As Ozymandias points out, the sage abilities system already seems to provide a unique, fluid, shifting framework for dialogue and game-play, without needing die rolls or such to lock the idea down. Since I don't give experience for role-playing, and since I'm not interested in letting some player TALK their way into great success as an adventure (an idea that, in fact, sickens me, particularly in light of meeting such persons in, say, the workplace, who seem incapable of getting down to work as they obsequiously attempt to obtain mobility through flattery in the hopes of cronyism), there's actually no need for me to create rules to limit players in my game who want to role-play. Role-play, in my game, is icing; it is fun, it happens spontaneously, it sets up the next moment of fear that must be resolved by standing up in combat and it is, essentially, harmless where it comes to creating powerful characters.

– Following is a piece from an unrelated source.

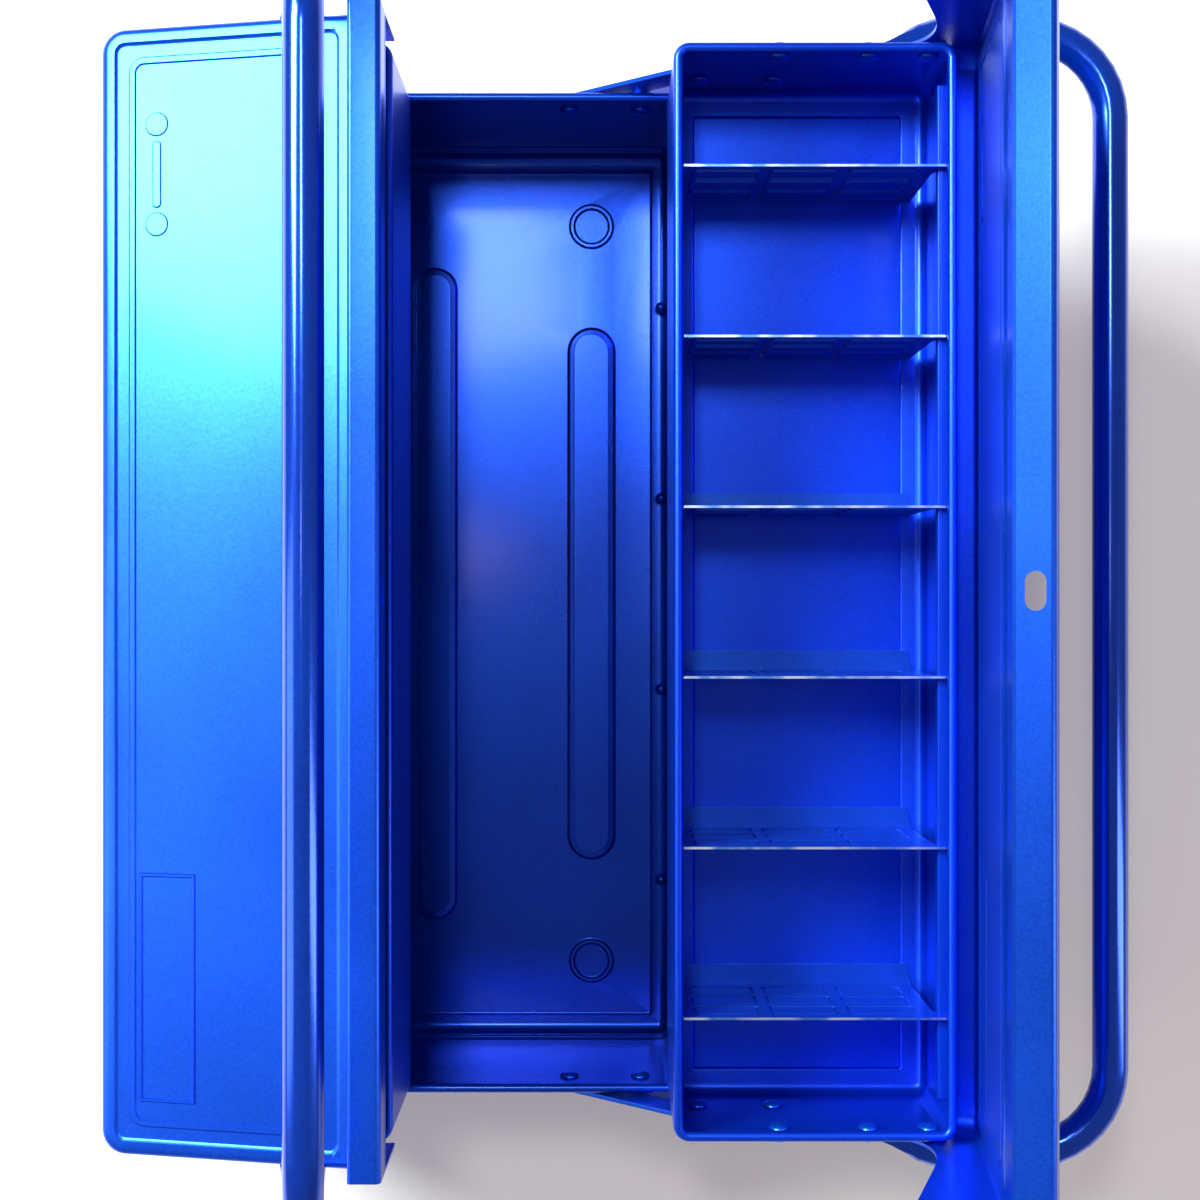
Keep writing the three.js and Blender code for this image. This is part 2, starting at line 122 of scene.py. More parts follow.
# the curl's end tucking back to the wall: inset, and drop below the rim
CURL_TUCK = [(CURL - 0.3 * MM, 2.9 * MM), (SHEET + 0.5 * MM, 3.2 * MM), (SHEET, 3.8 * MM)]
FLOOR_FILLET = 4 * MM
FOOT_FILLET = 2.5 * MM
FOOT_STEPS = 3
RIM_STEPS = 6
FILLET_STEPS = 4
ARC_STEPS = 6
TIGHTEST_CORNER = 0.3 * MM
FOLD_CORNER = 0.8 * MM
ROUND_END = 0.01 * MM  # a round end stops this short of a half circle, so its sides keep apart
LEAST_RADIUS = 0.05 * MM
BEAD_HALF = (0.7 * MM, 1.4 * MM)  # half heights of a bead's crest and foot
BASE_BEADS = [(16 * MM, 0.7 * MM), (11 * MM, 0.7 * MM)]  # above the floor, and how proud
BASE_FOLD = [(3.4 * MM, 0), (4 * MM, 0.5 * MM), (4.6 * MM, 0)]  # inset from the fillet, and rise
SHARP_ANGLE = math.radians(38)
MERGE_DISTANCE = 0.002 * MM
WELD_DISTANCE = 0.01 * MM  # joins runs of points that meet

FLAKE_SCALE = 1500
FLAKE_SHARE = 0.35
MOTTLE_SCALE = 9
PEEL_SCALE = 420
PEEL_STRENGTH = 0.05
PEEL_HEIGHT = 0.0004
NOISE_DETAIL = 2
GLOSS_SPREAD = (-0.03, 0.04)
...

So I can leave it as it. It doesn't need a rule set.

James Clark said...

Your concluding statement is ultimately where I ended up on the matter as well Alexis. I found that both Conflict! (which I used in my own game very briefly) and then my own subsequent attempts at codifying the spontaneous "play" of ROLE playing resembled one trying to grab smoke and expecting it to remain smoke-like. The video-game algorithm you described would only replace what actual people can already do naturally for video games lacking enough people.